DF: I acknowledge that too much informality may lead to bad governance practices and bad decision-making. The more that government officials feel less secure about the confidentiality of things put on paper during the policy deliberation process, the less likely it is that reasoned policy can and will be developed. Such insecurity will certainly result in smaller and smaller groups being part of policy deciding-making processes, and will often keep in the dark those who are tasked with carrying out the policy on the ground or in practice. This, in turn, means that policy execution has great potential to be mishandled – either because there are few written details on what influenced the final policy decision, or because there are differences of opinion among executive agencies on what the policy decision in question actually means for particular agencies. This complicates the oversight role of the legislative branch, due to the degree of ambiguity about the original intent of the specific policy decision. And, finally, as mentioned in an earlier intervention, this insecurity puts those who have to execute the policy on the ground at great risk – in every conceivable sense of the word.

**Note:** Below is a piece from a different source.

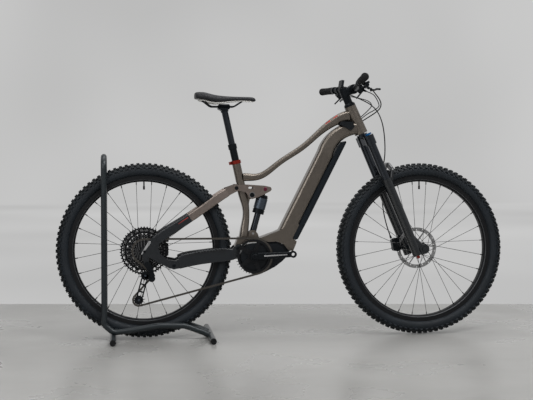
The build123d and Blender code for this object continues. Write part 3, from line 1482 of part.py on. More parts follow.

It seems clear, post-Wikileaks, that US diplomats will likely be more reluctant to put sensitive information in cables from their posts overseas about the internal dynamics and personalities of host countries for fear that such information will be leaked and revealed. This will have a detrimental effect on policy-making because the ‘context’ in a foreign government’s behaviour will not be well communicated to policy-makers. Sure, such information can be conveyed in person or via teleconference, but then only a small group of high-level policy-makers will be privy to it, and the desk officers and action officers – who are the day-to-day experts on a particular country – will likely be left in the dark.

Wikileaks will also, in turn, make foreign interlocutors less likely to share information with US diplomats for fear that what they say in confidence may end up in a leaked cable. This will doubtless deny US diplomats and government officials the ability to properly understand what is going on within a country.

We might conclude by noting that, in the case of the US, the Founding Fathers created a country of representative democracy – not direct democracy – in order that the requisite expertise be applied to the development of policies in the best interests of the American people. The Founding Fathers, while also believing in transparency and respect for the rule of the law, expected the American people to cede some direct control to the experts or ‘representatives.’ Experts need their tools in order to do their job. These tools tend to come in the form of confidential information that eventually transforms into confidential deliberations, and ultimately into confidential decision-making processes – but with public announcements and public oversight.

We ought to recognize that good public policy takes time to develop and to execute, and is never the sole domain or responsibility of just one party or actor. We ought to, most certainly, strengthen legislative oversight functions as a first step to improving transparency in government. But let us not overreact and demand too much transparency in the functioning of our executive branches. As the saying goes: be careful what you ask for; you just may get it.


Craig Scott is Professor of Law, Osgoode Hall Law School, and Director of the Nathanson Centre on Transnational Human Rights, Crime and Security (York University, Toronto).

Daniel P. Fata is Vice-President at the Cohen Group in Washington, DC. He served as the US Deputy Assistant Secretary of Defense for Europe and NATO Policy from 2005 to 2008.